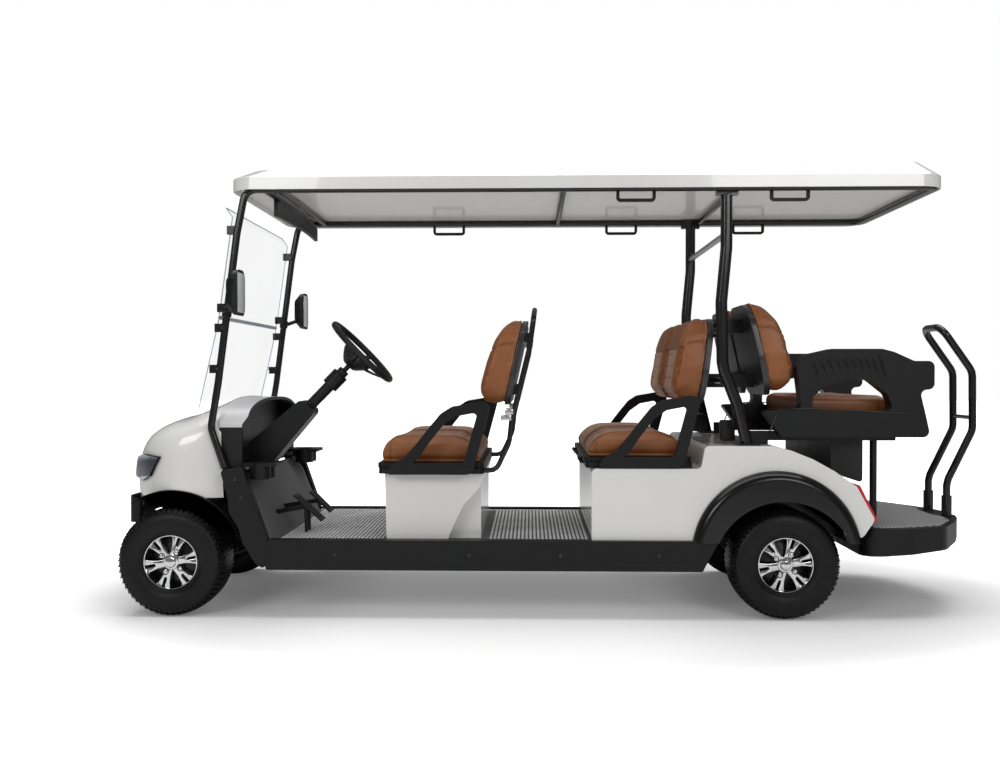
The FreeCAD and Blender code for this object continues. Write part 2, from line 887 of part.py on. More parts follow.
def dash_outline(inset):
    """Half-round hood over straight cheeks, seen along the cart."""
    half = dash_half_width - inset
    crown = dash_crown_z - inset
    side = dash_side_z
    rise = crown - side
    arch_shares = ((1.0, 0.0), (0.94, 0.42), (0.78, 0.72), (0.5, 0.92), (0.0, 1.0))
    left = [vec(0, half * w, side + rise * h) for w, h in arch_shares]
    right = [vec(0, -half * w, side + rise * h) for w, h in reversed(arch_shares[:-1])]
    curve = Part.BSplineCurve()
    curve.interpolate(left + right)
    return curve, half


def dash_form(inset, low, x_from, x_to):
    curve, half = dash_outline(inset)
    edges = [
        curve.toShape(),
        Part.makeLine(vec(0, -half, dash_side_z), vec(0, -half, low)),
        Part.makeLine(vec(0, -half, low), vec(0, half, low)),
        Part.makeLine(vec(0, half, low), vec(0, half, dash_side_z)),
    ]
    solid = Part.Face(Part.Wire(edges)).extrude(vec(x_to - x_from, 0, 0))
    solid.translate(vec(x_from, 0, 0))
    return solid


def dash(cowl_space):
    front = cowl_rear_x + cowl_wall
    body = dash_form(0.0, dash_low_z, dash_rear_x, front)
    bin_space = dash_form(dash_wall, dash_bin_floor_z, dash_rear_x - overrun, front - dash_bin_back)
    lean = slab_y([
        (dash_rear_x - overrun, dash_low_z - overrun),
        (dash_cheek_rear_x, dash_low_z - overrun),
        (dash_cheek_rear_x, dash_side_z),
        (dash_rear_x - overrun, dash_side_z + dash_hood_lean),
    ], -body_half_width, body_half_width)
    foot = slab_y([
        (front + overrun, dash_low_z - overrun),
        (dash_cheek_rear_x, dash_low_z - overrun),
        (front + overrun, dash_low_z + dash_toe_rise),
    ], -body_half_width, body_half_width)
    hood = cowl_solid(0.0)
    return trimmed(body, [bin_space, lean, foot, hood])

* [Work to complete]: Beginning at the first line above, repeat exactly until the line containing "return solid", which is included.

* [Complete response]:
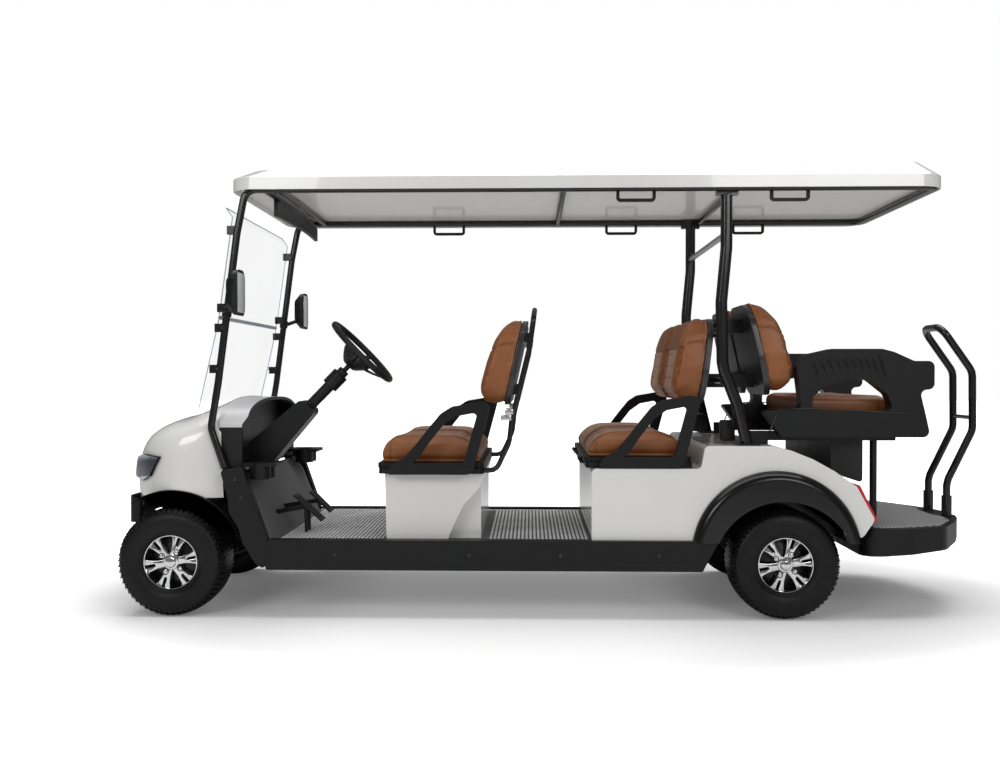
The FreeCAD and Blender code for this object continues. Write part 2, from line 887 of part.py on. More parts follow.
def dash_outline(inset):
    """Half-round hood over straight cheeks, seen along the cart."""
    half = dash_half_width - inset
    crown = dash_crown_z - inset
    side = dash_side_z
    rise = crown - side
    arch_shares = ((1.0, 0.0), (0.94, 0.42), (0.78, 0.72), (0.5, 0.92), (0.0, 1.0))
    left = [vec(0, half * w, side + rise * h) for w, h in arch_shares]
    right = [vec(0, -half * w, side + rise * h) for w, h in reversed(arch_shares[:-1])]
    curve = Part.BSplineCurve()
    curve.interpolate(left + right)
    return curve, half


def dash_form(inset, low, x_from, x_to):
    curve, half = dash_outline(inset)
    edges = [
        curve.toShape(),
        Part.makeLine(vec(0, -half, dash_side_z), vec(0, -half, low)),
        Part.makeLine(vec(0, -half, low), vec(0, half, low)),
        Part.makeLine(vec(0, half, low), vec(0, half, dash_side_z)),
    ]
    solid = Part.Face(Part.Wire(edges)).extrude(vec(x_to - x_from, 0, 0))
    solid.translate(vec(x_from, 0, 0))
    return solid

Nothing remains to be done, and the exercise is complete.